This is a busy time of year at the Arizona State Capitol. Most years, legislators are attempting to finish all of their work, most notably the annual budget, in order to call and end to the session and be done for the year. This year’s legislative session will be a significantly longer one, with Governor Katie Hobbs and the Republican-led legislature sure to have significant battles over the budget and legislative priorities.
One additional dynamic involved Republicans attempting to navigate around the veto pen of Governor Hobbs and enact legislation, and one way that they can do so is to put a bill on the ballot for a public vote. Understanding that election reform is a highly partisan issue that has no chance of overriding a veto, Republicans devised HCR2056, a reform bill that passed the House along partisan lines in the House and is likely to do the same in the Senate, and as such will be on the ballot in November.

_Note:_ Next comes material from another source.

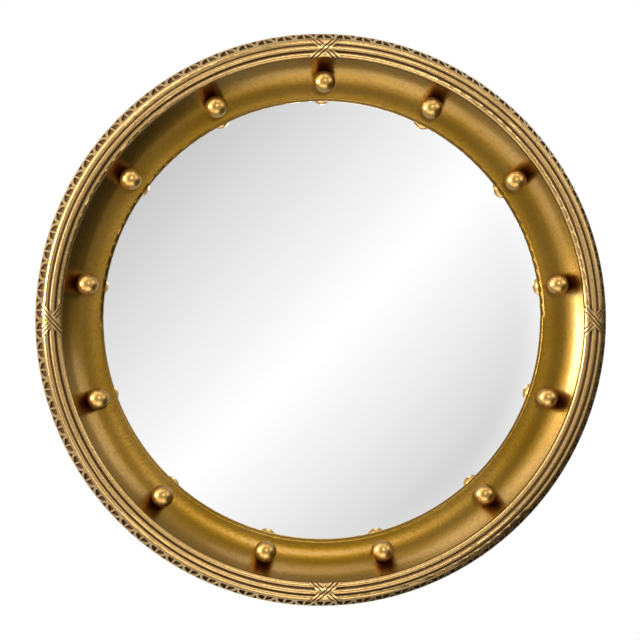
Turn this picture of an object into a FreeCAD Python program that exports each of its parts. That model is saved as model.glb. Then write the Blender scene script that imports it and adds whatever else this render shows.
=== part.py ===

Unlike previous attempts at election reform however, this bill is not steeped in conspiracy theories or bad faith; it does appear to be a genuine attempt to speed up reporting results. Any follower of Arizona’s elections knows that final results often take at least a week, and this bill would ostensibly produce final results significantly more quickly by requiring that ballots be returned to voting centers by the Friday before election day and mandating on-site tabulation with identification.
That said, the on-site tabulation aspect is clearly more easily said than done, and quite predictably, most of the individual county recorders have come out in force against it, as well as Secretary of State Adrian Fontes. Fontes’s statement was appropriately measured, calling for clarification instead of rejecting the concept outright. The statements from a few Democrat County Recorders were less measured, harkening back to the intense polarization of the issue, as if any improvement of elections is necessarily an attack on our elections.
While the language likely needs better specification and clarification before it heads to the ballot, on its surface it seems to be a reasonable ask of our elections system. Considering our current importance as a swing state, waiting a full week to get accurate results should no longer be considered the acceptable norm. When both the White House and control of the US Senate may come down to our state, too much is on the line for such extended certainty. Is this the perfect answer? Probably not, but a move that goes in the right direction is still a move in the right direction.
When Republicans in the legislature come up with fixes for our elections, it’s easy to be cynical. For too long they have used it purely as a partisan battering ram, or as a toy with which they aim to cater to the whims of the former President. But we shouldn’t reflexively throw the baby out with the bathwater, since our elections do have issues and we should aim to resolve them. This is a reasonable move towards that aim, and we shouldn’t let partisanship get in the way.